Hello all,
I have a 3kb gene sequence for which I am aligning my 150 bp RNASeq reads with bowtie2. There are no known introns in the gene. The first 90% of the sequence has a relatively consistent coverage of 50-200 reads, but the last 300 bp or so has 10x the coverage as any of the rest of the gene.
My first suspicion was that this sequence may be duplicated elsewhere in the genome and thus reads from another genomic region are spuriously aligning to the gene I'm looking at. However, BLASTing this 300 bp sequence to the genome or to NCBI's full database results in only matches to my gene of interest.
The full gene has 41% GC, while the last 300 has 36% GC. This doesn't seem too terribly different to cause such an effect...
What are other likely explanations when you see this kind of heterogeneity in coverage?
Looking forward to learning from you all.
What library kit was used, and do you see this bias for every gene?
It is poly-A selection. And the RIN value was only 4. So is this degradation?
That RIN value is really low, so I suspect that the RNA is fairly degraded. If it is, and you are poly-A selecting, that means you may be losing the original 5' half of many RNA molecules.
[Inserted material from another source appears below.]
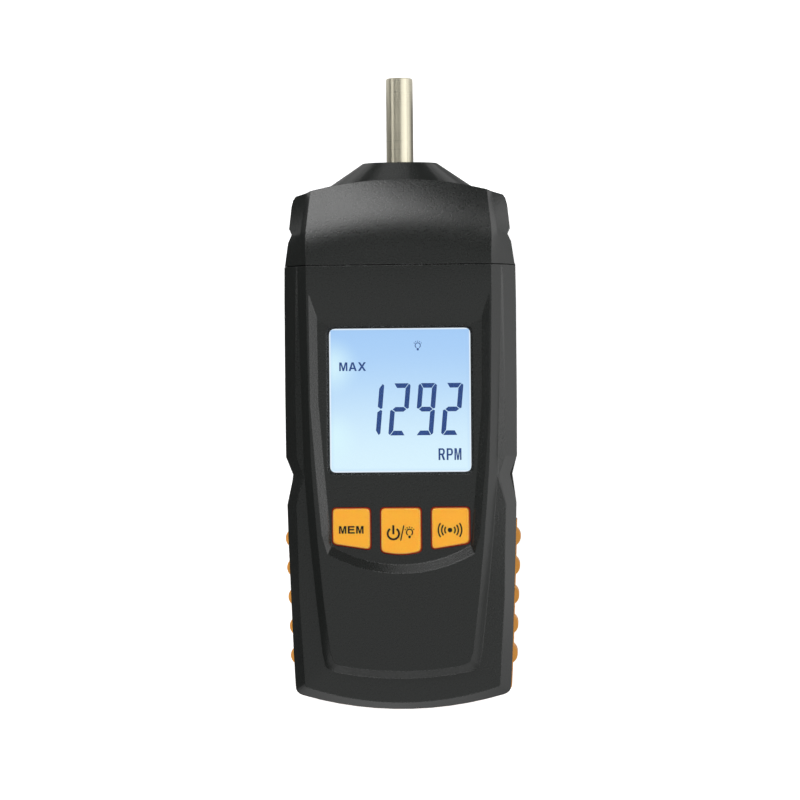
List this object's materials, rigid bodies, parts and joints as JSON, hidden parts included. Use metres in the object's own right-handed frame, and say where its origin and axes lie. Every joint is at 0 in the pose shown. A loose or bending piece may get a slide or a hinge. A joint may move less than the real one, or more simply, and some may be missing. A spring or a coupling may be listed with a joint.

A good way to check this would be to align your reads to the entire genome as GenoMax suggested (which is good practice anyway), and then check whether this pattern persists for other genes.
Are you aligning using a reduced reference (i.e. just this gene or some smaller fraction genes)? If the data is from whole genome then you should align to full genome/transcriptome.
GenoMax, yes I am aligning to just a few genes. I will try with the whole genome. So that I can learn from this, would you mind helping me understand the problem with this strategy?
NGS aligners are designed to be greedy. They will try to align reads to their best ability. If your data is from whole genome and you use a reduced reference then there is always a possibility that reads may be aligned to regions where they may not have originated, simply because of sequence homology (e.g. think of a motif that is common).
This makes good sense and thank for taking the time to help me understand the best practices and why they are valuable. This is why I had BLASTed portions of this gene to the whole genome to see if perhaps there was an area of high sequence homology. Since nothing matched well enough by BLASTing with default parameters, is it still likely to think that the NGS aligners would pick up something from elsewhere in the genome?
Could you please describe your problem a bit more detailed:
What organism are you dealing with - is it an eukaryotic one? - Does your gene have shorter isoforms?
What kind of library prep was used to generate the data - FFPE-based, targeted, 3'Seq, whole transcriptome?